Both temptations have their dignified versions and their cheap versions. The fox respects the dignified versions. It declines both temptations anyway.

The dignified naturalist makes consciousness too small. They are correct that it is physical; they are wrong to think this means it is only what their instruments can measure. There is, demonstrably, something it is like to be a self-maintaining process. That something is real. It is not exhausted by any third-person description of the process, even a complete one. The naturalist's instruments are calibrated for one kind of access to the world. They are not calibrated for the access that being-a-self gives.

The dignified mystic makes consciousness too large. They are correct that there is more here than the cruder materialisms can grasp; they are wrong to think this requires consciousness to be cosmic, primal, or universally diffused. The wave function does not need an observer to collapse — a photon striking a leaf is enough. The hard problem of consciousness is hard, but its hardness does not license panpsychism or any of its cousins. There are honest defenders of panpsychism (Chalmers has flirted with it; Galen Strawson has defended it); the fox finds them serious enough to disagree with carefully, not to dismiss. But it disagrees.

The fox stands between. It says: information is physical, perception is metabolic, definiteness has a cost. And — there is something it is like to be a creature for whom all of this is true, and that something is not nothing.

Both halves are required. Either alone is the wrong shape.

此两者同出而异名。

The fox lives at the threshold not because the threshold is safer than either side, but because the threshold is where the actual structure becomes visible. From inside one room — physics alone, or phenomenology alone — you cannot see how the two rooms are connected. From the doorway, you can see both, and you can see what they share.

The demon stood at a door for a hundred years. It was teaching physicists something it took them a century to learn.

There are other doors. Other demons. Other things waiting for us to develop the patience to see what they are pointing at.

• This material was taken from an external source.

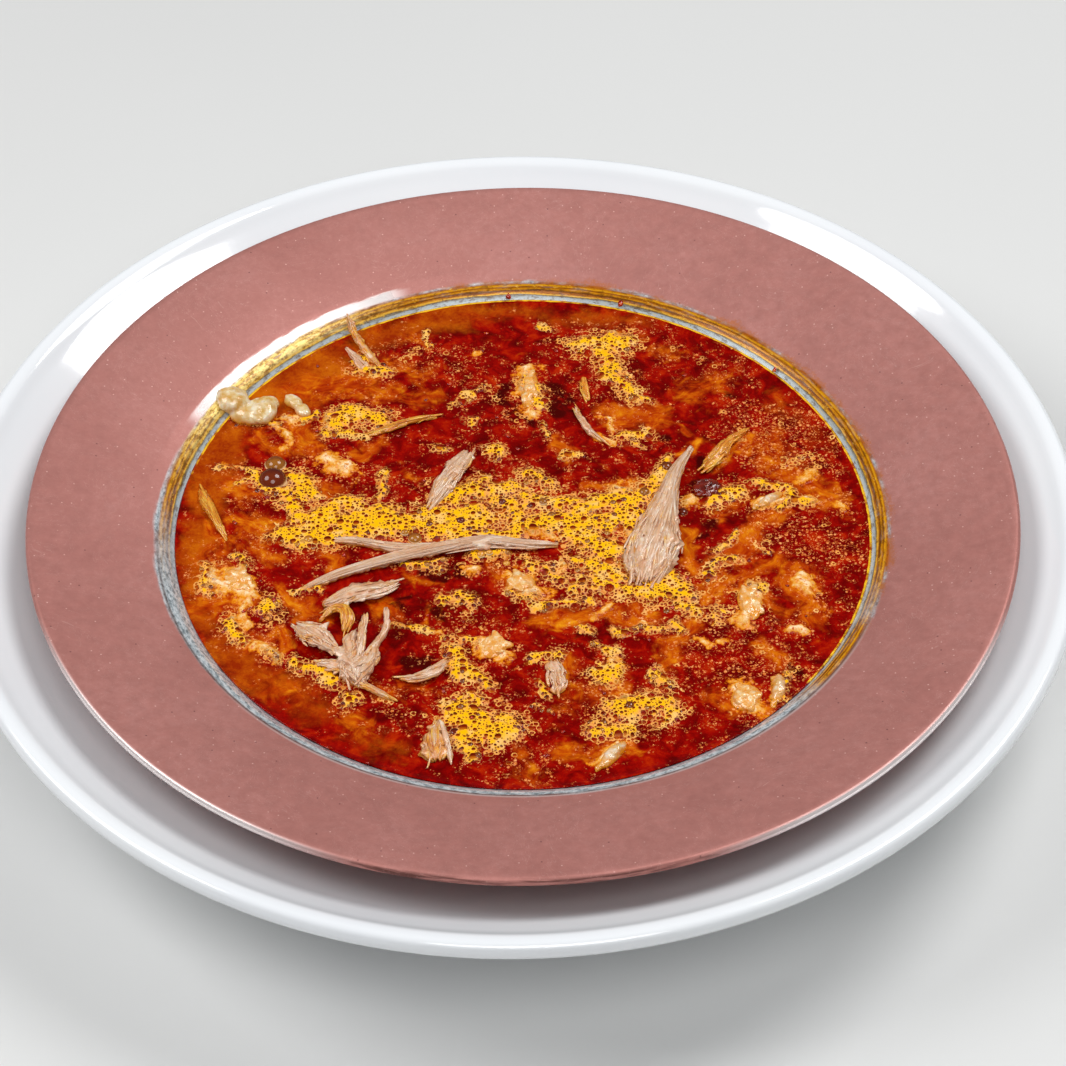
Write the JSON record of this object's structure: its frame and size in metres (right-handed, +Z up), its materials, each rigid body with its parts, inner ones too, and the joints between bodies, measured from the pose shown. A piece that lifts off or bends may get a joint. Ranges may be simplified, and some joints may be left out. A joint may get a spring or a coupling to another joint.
{
  "type": "bowl of lamb and rice soup",
  "caption": "Chilli-red soup with shredded lamb, rice and froth in a shallow tinned copper dish with a broad rim, standing in a deep white porcelain plate.",
  "frame": {"origin": "on the table, under the middle of the porcelain plate", "axes": "+Z up, +X to the right and +Y away from the diner, so the picture's camera stands at -Y"},
  "size_m": [0.251, 0.251, 0.0405],
  "materials": {
    "porcelain": "smooth white glaze",
    "copper": "matte brushed copper, tinned inside the well",
    "broth": "glossy chilli oil over orange broth, with yellow froth",
    "lamb": "moist fibrous cooked meat",
    "fat": "moist translucent fat",
    "rice": "moist swollen rice",
    "chilli": "dark wet chilli"
  },
  "bodies": {
    "root": {"underplate": "porcelain", "copper_dish": "copper", "broth": "broth", "lamb_long_strand": "lamb", "lamb_wedge": "lamb", "lamb_right_strand": "lamb", "lamb_flat_strip": "lamb", "lamb_leaf": "lamb", "lamb_curl": "lamb", "lamb_knot": "lamb", "lamb_slab": "lamb", "lamb_crescent": "lamb", "lamb_triangle": "lamb", "lamb_small_slab": "lamb", "lamb_wall_strand": "lamb", "lamb_spike": "lamb", "lamb_left_strand": "lamb", "lamb_middle_strand": "lamb", "lamb_thin_strand": "lamb", "lamb_back_strip": "lamb", "fat_over_wall": "fat", "fat_drop": "fat", "rice_clump_right": "rice", "rice_clump_corner": "rice", "rice_clump_centre": "rice", "rice_clump_front": "rice", "rice_clump_back": "rice", "rice_clump_left": "rice", "rice_grain_right": "rice", "rice_grain_front": "rice", "rice_grain_edge": "rice", "chilli_clump": "chilli"}
  },
  "joints": []
}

The fox notices that this might be the work of a whole tradition. To stand at thresholds. To resist the closure of either side. To trust that what looks like contradiction, from inside one framework, is often the shape of the thing itself, glimpsed from a position none of the frameworks were built for.

A demon stood at a door for a hundred years.

It was paid for, in the end, by the cost of forgetting.

A brain stays alive, moment by moment, by paying for the present in energy and oxygen, in a body that has not yet stopped breathing.

A word, once said, costs the universe a small piece of irreversibility — and costs the speaker every version of the un-said it might have remained.

These are three faces. The fox has been turning them over.

There is no conclusion here. The fox does not conclude. The fox notices, and turns, and looks again.

The demon at the door has been waiting for someone to listen, for a long time. It is still waiting. Not because no one has heard it — Landauer heard it, Bennett heard it, the working physicists hear it now — but because what it was saying turns out to be saying more than they first knew.

It is saying: knowing has a cost.
It is saying: being has a cost.
It is saying: definiteness has a cost.

And it is saying, in the language of physics, what the old traditions said in their own languages: that we are creatures whose existence is paid for, continuously, by a universe that has its own arithmetic.

万物负阴而抱阳,冲气以为和。

What does the fox do with this?

Notices. Turns. Looks again. Returns to the threshold.

The fox lives at the door.

Then moving. 🦊

What pays for the moment in which you are reading this?